Bioengineered upcycling of biomass waste into moldable, strong and flame-retardant structural materials

Abstract

Developing moldable, strong, and fire-retardant structural materials from eco-friendly resources is crucial for addressing environmental challenges associated with petroleum-based polymers. In this work, we present an efficient approach to upcycling biomass waste into high-performance structural materials through fungal engineering and biomimetic mineralization. Woody waste, an abundant and renewable resource, is processed into biomass particles, was bounded together by fungal mycelium, providing excellent moldability and structural integrity. Furthermore, the incorporation of biomimetic mineralization enhances the mechanical properties (compressive strength: ≈5.37 MPa at 80 % strain) and flame retardancy of the materials. The fabricated mineralized mycelium wood (MMW) exhibits outstanding three-dimensional formability, low-density (≈0.175 g/cm³) and biodegradability.
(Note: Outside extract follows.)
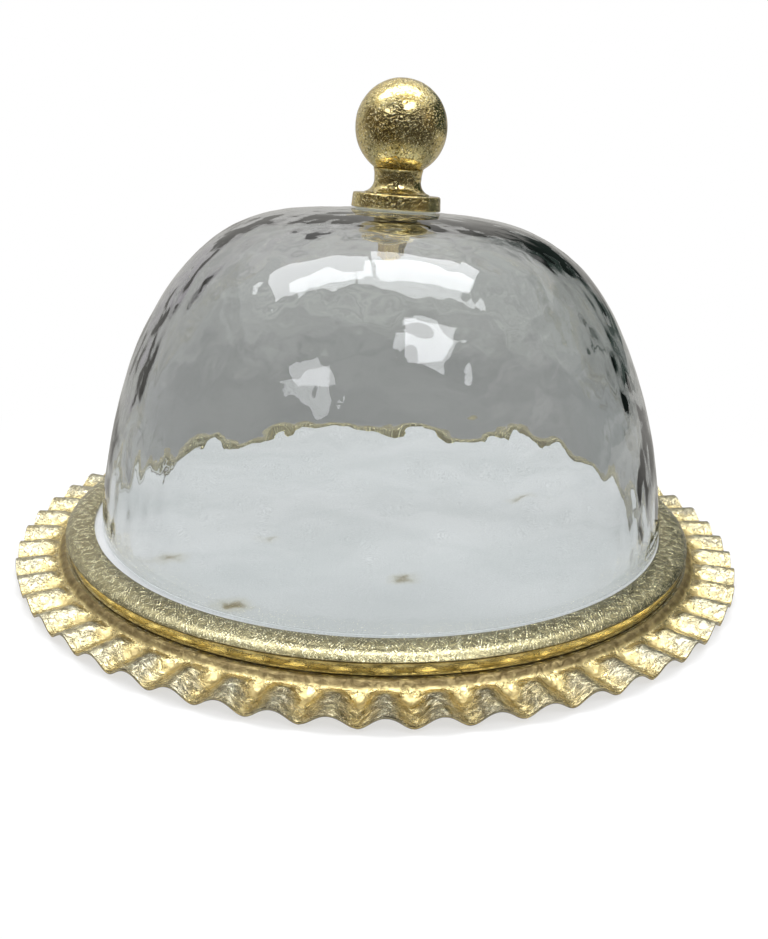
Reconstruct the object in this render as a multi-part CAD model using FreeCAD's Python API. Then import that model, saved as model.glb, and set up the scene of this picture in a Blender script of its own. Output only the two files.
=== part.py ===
"""Cheese dome: a blown-glass bell with a gilt ball knob, standing on a marble plate in a gilt ruffled tray.

Millimetres, +Z up. The origin is the middle of the tray on the surface that its feet stand on.
Every separate piece is one STEP file in parts/.
"""

import FreeCAD
import Part
import os
from math import atan2, cos, degrees, hypot, pi, radians, sin

V = FreeCAD.Vector

# ---------------------------------------------------------------- driving dimensions
# Tray
rim_radius = 159.0  # 318 mm over the ruffles
flute_count = 56
flute_depth = 4.0  # crest to valley at the rim
trough_start = 139.4  # the flat collar ends here, and the brim drops
trough_end = 142.6
trough_depth = 2.2
flute_start = 141.4  # the crests start to rise out of the trough here
flute_full = 147.0  # the ruffles have their full depth from here outwards
sheet = 1.8  # thickness of the cast collar and floor
rim_sheet = 1.3  # thickness of the brim at its edge
foot_height = 3.3
floor_bottom = foot_height
floor_top = floor_bottom + sheet
collar_top = 7.1
collar_bottom = collar_top - sheet
cap_radius = 138.8  # the brim surface takes over from the flat plate here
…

Lignocellulose naturally decomposes into nutrients through microbial catabolism, while CaCO₃ reenters the geological cycle, ensuring an environmentally friendly closed-loop system. Additionally, the end-of-life MMW can be mechanically disintegrated and reused, promoting circular economy principles. The wholly plant-derived and sustainable material concept offers an environmentally preferable option to replace synthetic petroleum-based materials, contributing to the advancement of eco-friendly structural materials with significant environmental and industrial implications.